When he came out of the car and his family accosted him, he was said to have flatly denied knowing the people accusing him of abandonment. But his accusers did not let off until they were all dragged to a nearby police station!


These are indeed very unusual times in our world, the beginning of a very awkward moment in Nigeria as this trend is not new, especially to countries in the western world.
An article entitled, “The extent of fatherlessness”, recently published by The National Centre for Fathering, a United States-based nonprofit, suggests that over 20 million children currently live in homes without a father in the US. The article further indicates that there are millions of other homes where fathers are physically present without any emotional commitments.

Another article with the title, “The 9 devastating effects of the absent father”, published last June on www.thefathercode.com, suggests that about 40 per cent of children in the western world go to sleep in homes in which their fathers do not live. It adds: “Before they reach the age of 18, more than half of our nation’s children are likely to spend at least a significant portion of their childhoods living apart from their fathers…”

The point here is that the problem of fathers abandoning their homes is not an entirely new one to the world. I do not even think it is new to Nigeria, although we are not likely to admit this challenge until it attains epidemic proportions and becomes uncontainable! A lane which no society should travel.

Even if we do not speak about it, cases like the one cited earlier are on the increase in Nigeria. Every day, you hear mind-boggling tales of men walking out on their families without looking back. You also hear about some who stay at home but have given up their position as husbands and fathers.
One of the most common reasons for this is that these men claim to be overwhelmed by family responsibilities. Here, the first thought that comes to mind is the weight of financial demands on the man especially as things get increasingly difficult in this country. As is usual with men, when these financial challenges surface, they do everything to retain their esteem within the family even if it means seeking demeaning jobs.

However, when a man does not communicate his efforts and challenges with his wife, who is also working and dealing with the bulk of the work at home, you find a family which is not walking together and prone to a combustion which often leads to the ultimate split.
Psychologists identify that men, used to lording it over their wives and children during their financial moments in the sun are more prone to run away in the event of a turn in fortunes which makes it impossible for them to exercise the same level of control. They withdraw into their shells, ready to do anything to save them from the frustration that they face.
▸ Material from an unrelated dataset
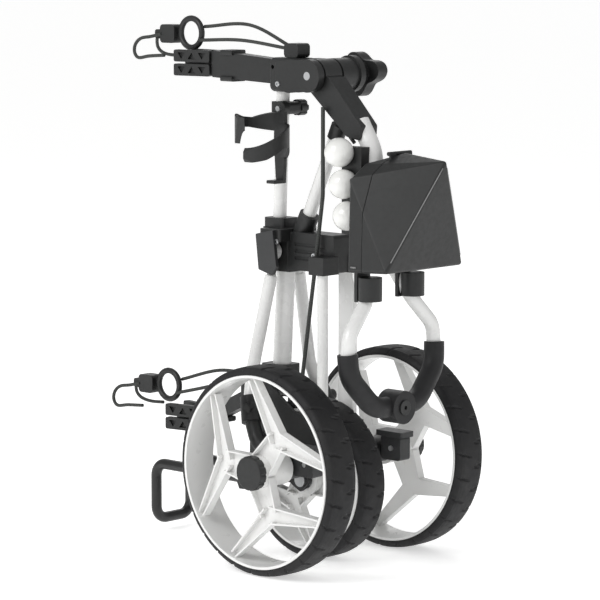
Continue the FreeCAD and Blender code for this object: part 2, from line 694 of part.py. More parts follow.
def build_console():
    """Storage console in two shells, with the lid hinged along its top back edge."""
    outer, inner = console_solid(0), console_solid(3)
    outer = soft_edges(outer, size("console_edge_radius"), 20)
    shell = outer.cut(inner)
    split, hinge_z, hinge_radius = -128.0, 607.0, 3.0
    rear = block((-120, split + 0.4, 400), (120, -60, 660))
    front = block((-120, -260, 400), (120, split - 0.4, 660))
    knuckle = rod((-10, split, hinge_z), (10, split, hinge_z), hinge_radius)
    outer_knuckles = [rod((m * 10.4, split, hinge_z), (m * 24, split, hinge_z), hinge_radius)
                      for m in (-1, 1)]
    tray_relief = [rod((m * 10, split, hinge_z), (m * 24.4, split, hinge_z), hinge_radius + 0.4)
                   for m in (-1, 1)]
    lid_relief = rod((-10.4, split, hinge_z), (10.4, split, hinge_z), hinge_radius + 0.4)
    tray, lid = shell.common(rear), shell.common(front)
    for relief in tray_relief:
        tray = tray.cut(relief)
    leaf_low, leaf_high = hinge_z - 12, hinge_z - 0.5
    tray_leaf = block((-9.5, split + 0.6, leaf_low), (9.5, split + 4, leaf_high))
    lid_leaves = [block((min(m * 11, m * 23), split - 4, leaf_low),
                        (max(m * 11, m * 23), split - 0.6, leaf_high)) for m in (-1, 1)]
    keep("console_tray", fused([tray, tray_leaf, knuckle]))
    keep("console_lid", fused([lid.cut(lid_relief)] + lid_leaves + outer_knuckles))
    clamp_y = size("console_back_y")
    sides = [block((min(m * 30, m * 58), clamp_y + 0.3, 396), (max(m * 30, m * 58), clamp_y + 6, 470))
             for m in (-1, 1)]
    bar = block((-58, clamp_y + 0.3, 452), (58, clamp_y + 6, 470))
    strap = [rod((m * 46, size("handle_y"), 398), (m * 46, size("handle_y"), 432), 17) for m in (-1, 1)]
    mount = fused(sides + [bar] + strap)
    mount = mount.cut(handle_tubes()).cut(console_solid(0))
    keep("console_clamp", mount if len(mount.Solids) == 1 else Part.makeCompound(mount.Solids))


def ball_centres():
    pitch = size("ball_pitch")
    return [(-42, -50 - 8 * k, 606 - pitch * k) for k in range(3)]


def build_ball_holder():
    """Three golf balls pressed into a black holder beside the handle tube."""
    radius = size("ball_radius")
    balls = [Part.makeSphere(radius, Vector(*c)) for c in ball_centres()]
    spine = block((-30, -82, 488), (-12.5, -44, 614))
    for centre in ball_centres():
        spine = spine.cut(Part.makeSphere(radius + 0.4, Vector(*centre)))
    rings = []
    for x, y, z in ball_centres():
        ring = Part.makeCylinder(radius + 3, 8, Vector(x - 2, y, z), X_AXIS)
        rings.append(ring.cut(Part.makeSphere(radius + 0.4, Vector(x, y, z))))
    holder = fused([spine] + rings).cut(handle_tubes())
    keep("ball_holder", max(holder.Solids, key=lambda s: s.Volume))
    keep("golf_balls", Part.makeCompound(balls))


# ---------------------------------------------------------------- cup holder

def build_cup_holder():
    """Drink holder that tilts on a bolt through a clip on the main tube."""
    z, radius = size("cup_pin_z"), size("cup_bolt_radius")
    tube_y = upper_tube_y(z)
    y = tube_y - 15.5
    clip = rounded(block((-12.2, tube_y - 14, z - 9), (12.2, tube_y + 14, z + 9)), 5, Z_AXIS)
    lug = rounded(block((-12, y - 10, z - 9), (12, tube_y, z + 9)), 6, X_AXIS)
    clip = fused([clip, lug]).cut(upper_tube_core())
    keep("cup_holder_clip", clip.cut(rod((-20, y, z), (20, y, z), radius)))
    keep("cup_holder_bolt", rod((-28, y, z), (19, y, z), radius))
    holder = cup_holder_shape(y, z)
    keep("cup_holder", holder.cut(rod((-40, y, z), (0, y, z), radius + size("running_gap"))))
    knob = rod((13, y, z), (27, y, z), 12)
    for i in range(6):
        spot = polar(13.5, math.radians(60 * i + 30))
        knob = knob.cut(rod((12, y + spot.y, z + spot.z), (28, y + spot.y, z + spot.z), 3.2))
    keep("cup_holder_knob", knob.cut(rod((12, y, z), (19.2, y, z), radius + size("running_gap"))))


def plate_xz(outline, y_low, y_high):
    """A flat plate with its outline in X and Z, between two values of Y."""
    points = [Vector(x, y_low, z) for x, z in outline]
    return Part.Face(Part.makePolygon(points + points[:1])).extrude(Vector(0, y_high - y_low, 0))


def cup_holder_shape(y, z):
    """Eye, spine with a toe, a hooked arm behind the cup and a broad sloping blade before it."""
    inner, wall = 36.0, 4.0
    inside = -24.0
    eye = rod((-24, y, z), (-12.4, y, z), 11)
    spine = plate_yz([(y - 10, z), (y + 10, z), (y + 11, z - 50), (y + 7, z - 106), (y - 8, z - 106),
                      (y - 12, z - 40)], inside, -18)
    toe = rounded(block((inside - 20, y - 8, z - 109), (-18, y + 7, z - 104)), 2, Y_AXIS)
    ring = Part.makeCylinder(inner + wall, 100, Vector(inside - inner, y, z - 90))
    ring = ring.cut(Part.makeCylinder(inner, 100, Vector(inside - inner, y, z - 90)))
    blade = plate_xz([(-18, z - 20), (-46, z - 26), (-76, z - 42), (-97, z - 54), (-103, z - 64),
                      (-97, z - 74), (-84, z - 70), (-60, z - 56), (-36, z - 54), (-18, z - 78)], y - 45, y)
    arm = plate_xz([(-18, z - 4), (-44, z - 13), (-62, z - 11), (-80, z - 6), (-98, z - 10), (-94, z - 48),
                    (-80, z - 48), (-76, z - 26), (-50, z - 27), (-18, z - 34)], y, y + 45)
    return fused([eye, spine, toe, ring.common(blade), ring.common(arm)])


# ---------------------------------------------------------------- front fork

def build_front_fork():
    """Fork with two blades, pinned to the base frame, and the front axle."""
    y, z = size("fork_pin_y"), size("fork_pin_z")
    axle_y, axle_z = size("front_axle_y"), size("front_tyre_radius")
    x, thick = 28.0, 6.0
    blades = []
    for mirror in (-1, 1):
        x_low, x_high = sorted((mirror * x, mirror * (x + thick)))
        blade = plate_yz([(y + 13, z + 4), (y - 4, z + 13), (axle_y - 6, axle_z + 20),
                          (axle_y - 18, axle_z), (axle_y, axle_z - 18), (axle_y + 16, axle_z - 10),
                          (y + 10, z - 11)], x_low, x_high)
        blades.append(rounded(blade, 4, X_AXIS).cut(
            rod((-60, y, z), (60, y, z), size("fork_pin_radius") + size("running_gap"))).cut(
            rod((-60, axle_y, axle_z), (60, axle_y, axle_z), size("axle_radius"))))
    keep("fork_blades", Part.makeCompound(blades))
    pins = []
    for mirror in (-1, 1):
        shank = rod((mirror * 27, y, z), (mirror * 45, y, z), size("fork_pin_radius"))
        head = rod((mirror * 43.0, y, z), (mirror * 47, y, z), 8)
        pins.append(fused([shank, head]))
    keep("fork_pins", Part.makeCompound(pins))
    bound_cylinder("front_axle", "axle_radius", 68, along_x(-34, axle_y, axle_z))
    nuts = [rod((mirror * 34, axle_y, axle_z), (mirror * 36.5, axle_y, axle_z), 10) for mirror in (-1, 1)]
    keep("front_axle_nuts", Part.makeCompound(nuts))


def build_cable():
    """Brake cable beside the frame, from the handle hinge down to the base."""
    route = [(-24, -2, 668), (-24, -2, 540), (-25, 15, 417), (-25, 38, 268)]
    keep("brake_cable", bent_rod(route, 3.0, 60))


def build_all():
    for side, mirror in (("left", -1), ("right", 1)):
        build_rear_wheel(side, mirror)
        build_leg(side, mirror)
    build_front_wheel()
    build_front_fork()
    build_main_tubes()
    build_hinge_block()
    build_clamp_knob()
    cover = build_mid_bracket()
    keep("bracket_cover", cover)
    build_leg_pins()
    build_upper_strut()
    build_braces()
    build_base_frame()
    keep("bag_foot_loop", foot_loop_core())
    upper_mid, upper_pads = build_bag_bracket("upper", 112.2, 237, (697, 733), (702, 742))
    lower_mid, lower_pads = build_bag_bracket("lower", 144.2, 259, (224, 248), (168, 192))
    keep("bag_pads", Part.makeCompound(upper_pads + lower_pads))
    upper = build_cords(404, upper_mid, 86, 747)
    lower = build_cords(456, lower_mid, 164, 257)
    for label, pair in zip(("pull_rings", "cord_hooks", "bag_cords"), zip(upper, lower)):
        keep(label, Part.makeCompound(list(pair)))
    build_cord_anchor()
    build_handle()
    build_console()
    build_ball_holder()
    build_cup_holder()
    build_cable()


build_all()
doc.recompute()

to_middle = Placement(Vector(0, -size("footprint_middle_y"), 0), Rotation())
for item in PARTS:
    item.Placement = to_middle.multiply(item.Placement)
doc.recompute()

problems = []
for item in doc.Objects:
    if "Invalid" in item.State or "Error" in item.State:
        problems.append(item.Name)
for item in PARTS:
    if item.Shape.isNull() or not item.Shape.isValid() or not item.Shape.Solids:
        problems.append(item.Label)
if problems:
    raise RuntimeError("bad sub-parts: " + ", ".join(problems))

os.makedirs("parts", exist_ok=True)
for item in PARTS:
    item.Shape.exportStep("parts/%s.step" % item.Label)
print("sub-parts:", len(PARTS), "rear axle at y", to_middle.Base.y)
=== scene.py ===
"""Looks, cords, tread, light and camera for the folded golf trolley. Metres, Z up."""

import json
import math

import bmesh
import bpy

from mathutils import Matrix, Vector


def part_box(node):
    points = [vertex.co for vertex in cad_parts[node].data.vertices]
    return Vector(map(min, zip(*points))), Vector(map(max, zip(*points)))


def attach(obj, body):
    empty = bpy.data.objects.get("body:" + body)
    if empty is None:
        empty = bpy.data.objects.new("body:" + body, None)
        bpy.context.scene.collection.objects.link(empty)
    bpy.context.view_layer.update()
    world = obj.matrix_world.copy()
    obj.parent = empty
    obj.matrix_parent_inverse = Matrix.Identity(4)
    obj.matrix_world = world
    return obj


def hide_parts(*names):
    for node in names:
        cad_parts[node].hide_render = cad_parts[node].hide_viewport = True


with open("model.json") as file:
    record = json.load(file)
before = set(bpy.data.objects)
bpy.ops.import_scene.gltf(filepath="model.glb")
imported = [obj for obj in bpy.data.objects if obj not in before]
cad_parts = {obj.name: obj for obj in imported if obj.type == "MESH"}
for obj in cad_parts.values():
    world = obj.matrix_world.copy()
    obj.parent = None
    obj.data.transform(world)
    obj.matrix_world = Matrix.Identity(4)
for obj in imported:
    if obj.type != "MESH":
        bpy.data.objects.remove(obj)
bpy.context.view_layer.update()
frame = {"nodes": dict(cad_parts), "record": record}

# camera of a product photograph: far away, slightly above the object
CAMERA_POINT = (-3.2367, -3.0781, 0.9472)
CAMERA_TARGET = (-0.0703, -0.1123, 0.3919)
LENS_MM = 182.0
SENSOR_MM = 36.0


# ---------------------------------------------------------------- materials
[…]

This is more so when the family does not encourage but slap the man with criticisms that rub salt on his current injury of incapacity. Such men could run out of home due to shame and a sense of lack of worth.

But Roland Warren of the National Fatherhood Initiative in the US opines that men who do not feel like the perfect father simply because of their financial state have a gross misunderstanding of the role of a father. According to him: “Good fathers do three things: provide, nurture and guide. Yet, too many men have warped ideas of what this means, and it sets them up for feeling unworthy. The provide part, a lot of times, guys will make that economics. But it’s not just about presents…but presence…”

He explains further that some men create a false script of what an ideal father should be and when they don’t live up to that wrong image, they feel unworthy, and begin to “pull away.”
This pulling away is gradually leading to the collapse of the family and communal essence of African societies bearing with it grievous social consequences that we may not immediately see. This is more so because a lot of young Nigerians would now rather just have children out of wedlock than tie themselves to some eternal commitment. This simply means that the idea of children growing up without the attention of a father may soon become commonplace in Nigeria, a signal that portends grave danger for the country.

In the US for instance, some advocates for proper fathering suggest that almost every social ill faced by America’s children is related to fatherlessness. These evils, which Nigeria may soon find itself exposed to, include, the rise in the increase of suicide by five times; dramatic increase in the rate of depression and anxiety; 32 times average rate of incarceration; lower job security; increased rates of divorce and relationship problems; increase in use and abuse of substances; increase in social and mental behavioural issues and ultimate increase in the rate of crime. There is also the problem of decreased education levels and increased drop-out rates. Statistics show that 71 per cent of high school dropouts are fatherless children scoring poorly on tests of reading, mathematics, and thinking skills. Chances that such children would stay beyond the age of 16 in school are said to be limited.

When we imagine that most of those who currently misgovern our country came out of functional families and had the opportunity to attend good schools, we should be able to picture the dangers that our country could face with the failure to tackle the increasing rate of the dysfunction of families.
Religious leaders in Nigeria should now pay attention to the need for families to stay together instead of pursuing selfish pecuniary interests. Just as we need support groups to encourage men and build their capacities to cope with the current economic downturn and whatever interruptions they might face in life.

Most importantly, government all levels must pay attention to the dwindling ability of the Nigerian to fend for himself and his family. Without concerted efforts at supporting families and respecting government’s social contract with the people, the fight against corruption and crimes would remain a joke. But even then, what we see now, is nothing near the impending risk we bear if we do not take care of the family unit.